**WORK INSTRUCTIONS:**
Copy out the data below verbatim.

START THE DATA

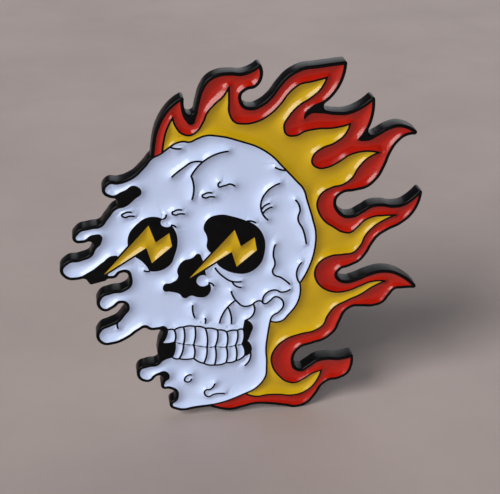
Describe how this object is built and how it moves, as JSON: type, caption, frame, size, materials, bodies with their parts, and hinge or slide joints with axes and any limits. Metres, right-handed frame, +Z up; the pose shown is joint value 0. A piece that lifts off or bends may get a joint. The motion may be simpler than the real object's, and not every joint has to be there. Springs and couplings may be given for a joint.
{
  "type": "enamel pin",
  "caption": "Soft-enamel lapel pin: a melting skull in flames with bolts in its eyes, raised black lines, posts on the back and sprung butterfly clutches that slide off.",
  "frame": {"origin": "on the flat back face, in the middle of the artwork", "axes": "+Y out of the back face along the posts, so the face looks along -Y; +Z up the artwork; +X to the right for someone looking at the face"},
  "size_m": [0.0403, 0.013, 0.043],
  "materials": {
    "black_plating": "semi-gloss black plating",
    "white_enamel": "glossy, cool white",
    "yellow_enamel": "glossy, golden yellow",
    "red_enamel": "glossy, fire red",
    "post_steel": "bright drawn wire",
    "clutch_brass": "bright stamped sheet",
    "spring_steel": "bright spring wire"
  },
  "bodies": {
    "pin": {"struck_plate": "black_plating", "skull_face": "white_enamel", "jaw": "white_enamel", "yellow_fire": "yellow_enamel", "red_fire": "red_enamel", "bolt_left": "yellow_enamel", "bolt_right": "yellow_enamel", "upper_tooth_1": "white_enamel", "upper_tooth_2": "white_enamel", "upper_tooth_3": "white_enamel", "upper_tooth_4": "white_enamel", "upper_tooth_5": "white_enamel", "upper_tooth_6": "white_enamel", "upper_tooth_7": "white_enamel", "upper_tooth_8": "white_enamel", "lower_tooth_1": "white_enamel", "lower_tooth_2": "white_enamel", "lower_tooth_3": "white_enamel", "lower_tooth_4": "white_enamel", "lower_tooth_5": "white_enamel", "lower_tooth_6": "white_enamel", "lower_tooth_7": "white_enamel", "left_post": "post_steel", "right_post": "post_steel"},
    "left_clutch": {"left_clutch_cup": "clutch_brass", "left_clutch_cap": "clutch_brass", "left_clutch_spring": "spring_steel"},
    "left_inner_wing": {"left_clutch_inner_wing": "clutch_brass"},
    "left_outer_wing": {"left_clutch_outer_wing": "clutch_brass"},
    "right_clutch": {"right_clutch_cup": "clutch_brass", "right_clutch_cap": "clutch_brass", "right_clutch_spring": "spring_steel"},
    "right_inner_wing": {"right_clutch_inner_wing": "clutch_brass"},
    "right_outer_wing": {"right_clutch_outer_wing": "clutch_brass"}
  },
  "joints": [
    {"name": "left_clutch_slide", "type": "slide", "parent": "pin", "child": "left_clutch", "axis": [0, 1, 0], "range_m": [-0.0042, 0.012]},
    {"name": "left_inner_wing_pinch", "type": "slide", "parent": "left_clutch", "child": "left_inner_wing", "axis": [-1, 0, 0], "range_m": [0, 0.0007], "stiffness_N_per_m": 3000},
    {"name": "left_outer_wing_pinch", "type": "slide", "parent": "left_clutch", "child": "left_outer_wing", "axis": [1, 0, 0], "range_m": [0, 0.0007], "stiffness_N_per_m": 3000},
    {"name": "right_clutch_slide", "type": "slide", "parent": "pin", "child": "right_clutch", "axis": [0, 1, 0], "range_m": [-0.0042, 0.012]},
    {"name": "right_inner_wing_pinch", "type": "slide", "parent": "right_clutch", "child": "right_inner_wing", "axis": [1, 0, 0], "range_m": [0, 0.0007], "stiffness_N_per_m": 3000},
    {"name": "right_outer_wing_pinch", "type": "slide", "parent": "right_clutch", "child": "right_outer_wing", "axis": [-1, 0, 0], "range_m": [0, 0.0007], "stiffness_N_per_m": 3000}
  ],
  "couplings": [
    {"joint": "left_outer_wing_pinch", "follows": "left_inner_wing_pinch", "ratio": 1},
    {"joint": "right_outer_wing_pinch", "follows": "right_inner_wing_pinch", "ratio": 1}
  ]
}
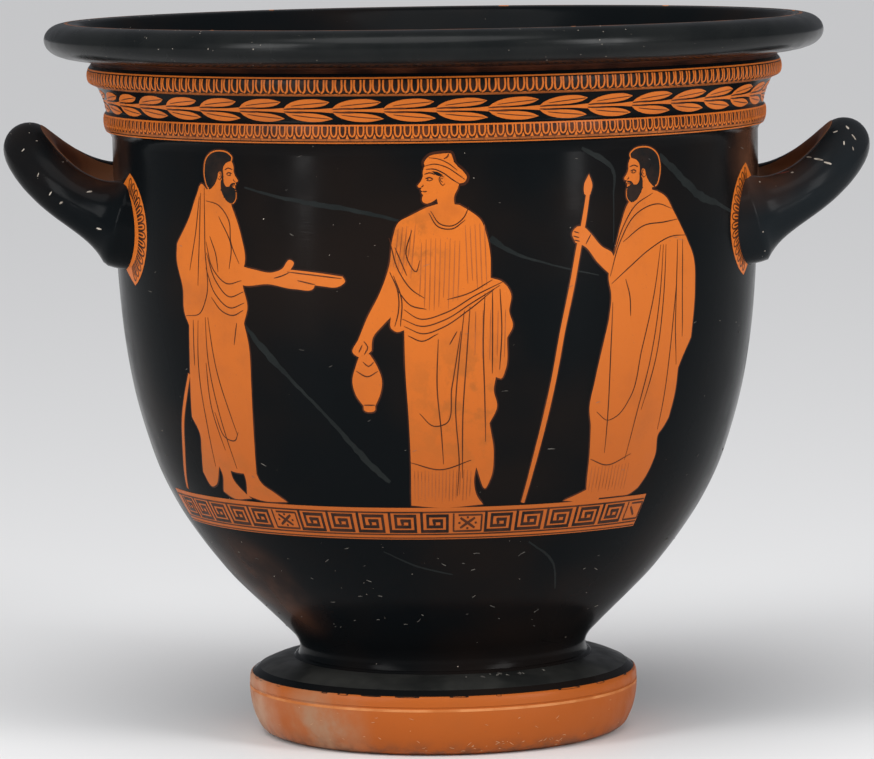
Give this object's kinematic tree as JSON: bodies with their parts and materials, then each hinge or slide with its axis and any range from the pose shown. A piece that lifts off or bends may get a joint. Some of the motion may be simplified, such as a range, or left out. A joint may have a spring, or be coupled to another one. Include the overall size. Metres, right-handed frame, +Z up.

END THE DATA

**RESPONSE FOR THIS EXERCISE:**
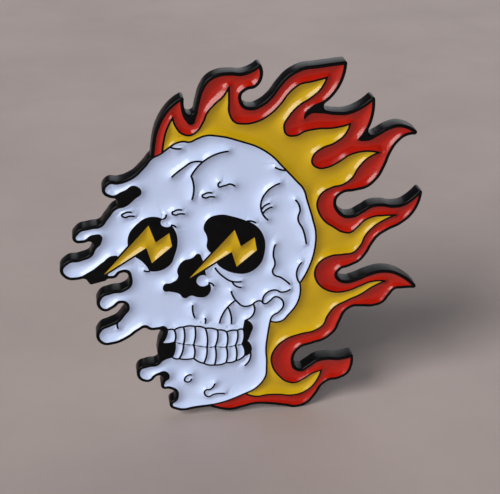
Describe how this object is built and how it moves, as JSON: type, caption, frame, size, materials, bodies with their parts, and hinge or slide joints with axes and any limits. Metres, right-handed frame, +Z up; the pose shown is joint value 0. A piece that lifts off or bends may get a joint. The motion may be simpler than the real object's, and not every joint has to be there. Springs and couplings may be given for a joint.
{
  "type": "enamel pin",
  "caption": "Soft-enamel lapel pin: a melting skull in flames with bolts in its eyes, raised black lines, posts on the back and sprung butterfly clutches that slide off.",
  "frame": {"origin": "on the flat back face, in the middle of the artwork", "axes": "+Y out of the back face along the posts, so the face looks along -Y; +Z up the artwork; +X to the right for someone looking at the face"},
  "size_m": [0.0403, 0.013, 0.043],
  "materials": {
    "black_plating": "semi-gloss black plating",
    "white_enamel": "glossy, cool white",
    "yellow_enamel": "glossy, golden yellow",
    "red_enamel": "glossy, fire red",
    "post_steel": "bright drawn wire",
    "clutch_brass": "bright stamped sheet",
    "spring_steel": "bright spring wire"
  },
  "bodies": {
    "pin": {"struck_plate": "black_plating", "skull_face": "white_enamel", "jaw": "white_enamel", "yellow_fire": "yellow_enamel", "red_fire": "red_enamel", "bolt_left": "yellow_enamel", "bolt_right": "yellow_enamel", "upper_tooth_1": "white_enamel", "upper_tooth_2": "white_enamel", "upper_tooth_3": "white_enamel", "upper_tooth_4": "white_enamel", "upper_tooth_5": "white_enamel", "upper_tooth_6": "white_enamel", "upper_tooth_7": "white_enamel", "upper_tooth_8": "white_enamel", "lower_tooth_1": "white_enamel", "lower_tooth_2": "white_enamel", "lower_tooth_3": "white_enamel", "lower_tooth_4": "white_enamel", "lower_tooth_5": "white_enamel", "lower_tooth_6": "white_enamel", "lower_tooth_7": "white_enamel", "left_post": "post_steel", "right_post": "post_steel"},
    "left_clutch": {"left_clutch_cup": "clutch_brass", "left_clutch_cap": "clutch_brass", "left_clutch_spring": "spring_steel"},
    "left_inner_wing": {"left_clutch_inner_wing": "clutch_brass"},
    "left_outer_wing": {"left_clutch_outer_wing": "clutch_brass"},
    "right_clutch": {"right_clutch_cup": "clutch_brass", "right_clutch_cap": "clutch_brass", "right_clutch_spring": "spring_steel"},
    "right_inner_wing": {"right_clutch_inner_wing": "clutch_brass"},
    "right_outer_wing": {"right_clutch_outer_wing": "clutch_brass"}
  },
  "joints": [
    {"name": "left_clutch_slide", "type": "slide", "parent": "pin", "child": "left_clutch", "axis": [0, 1, 0], "range_m": [-0.0042, 0.012]},
    {"name": "left_inner_wing_pinch", "type": "slide", "parent": "left_clutch", "child": "left_inner_wing", "axis": [-1, 0, 0], "range_m": [0, 0.0007], "stiffness_N_per_m": 3000},
    {"name": "left_outer_wing_pinch", "type": "slide", "parent": "left_clutch", "child": "left_outer_wing", "axis": [1, 0, 0], "range_m": [0, 0.0007], "stiffness_N_per_m": 3000},
    {"name": "right_clutch_slide", "type": "slide", "parent": "pin", "child": "right_clutch", "axis": [0, 1, 0], "range_m": [-0.0042, 0.012]},
    {"name": "right_inner_wing_pinch", "type": "slide", "parent": "right_clutch", "child": "right_inner_wing", "axis": [1, 0, 0], "range_m": [0, 0.0007], "stiffness_N_per_m": 3000},
    {"name": "right_outer_wing_pinch", "type": "slide", "parent": "right_clutch", "child": "right_outer_wing", "axis": [-1, 0, 0], "range_m": [0, 0.0007], "stiffness_N_per_m": 3000}
  ],
  "couplings": [
    {"joint": "left_outer_wing_pinch", "follows": "left_inner_wing_pinch", "ratio": 1},
    {"joint": "right_outer_wing_pinch", "follows": "right_inner_wing_pinch", "ratio": 1}
  ]
}
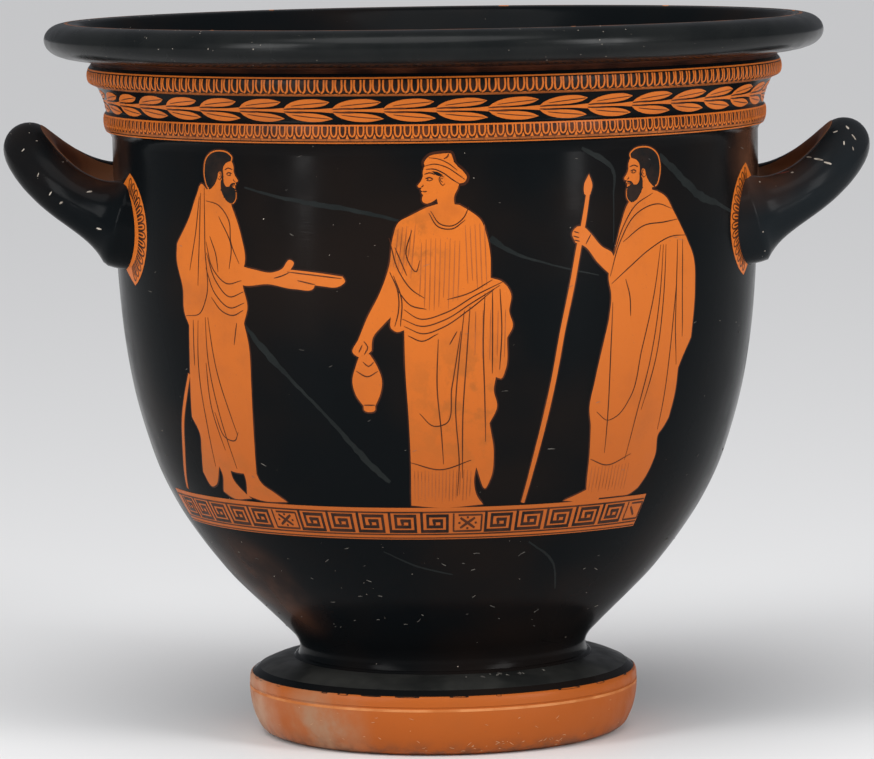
Give this object's kinematic tree as JSON: bodies with their parts and materials, then each hinge or slide with its axis and any range from the pose shown. A piece that lifts off or bends may get a joint. Some of the motion may be simplified, such as a range, or left out. A joint may have a spring, or be coupled to another one. Include the overall size. Metres, right-handed frame, +Z up.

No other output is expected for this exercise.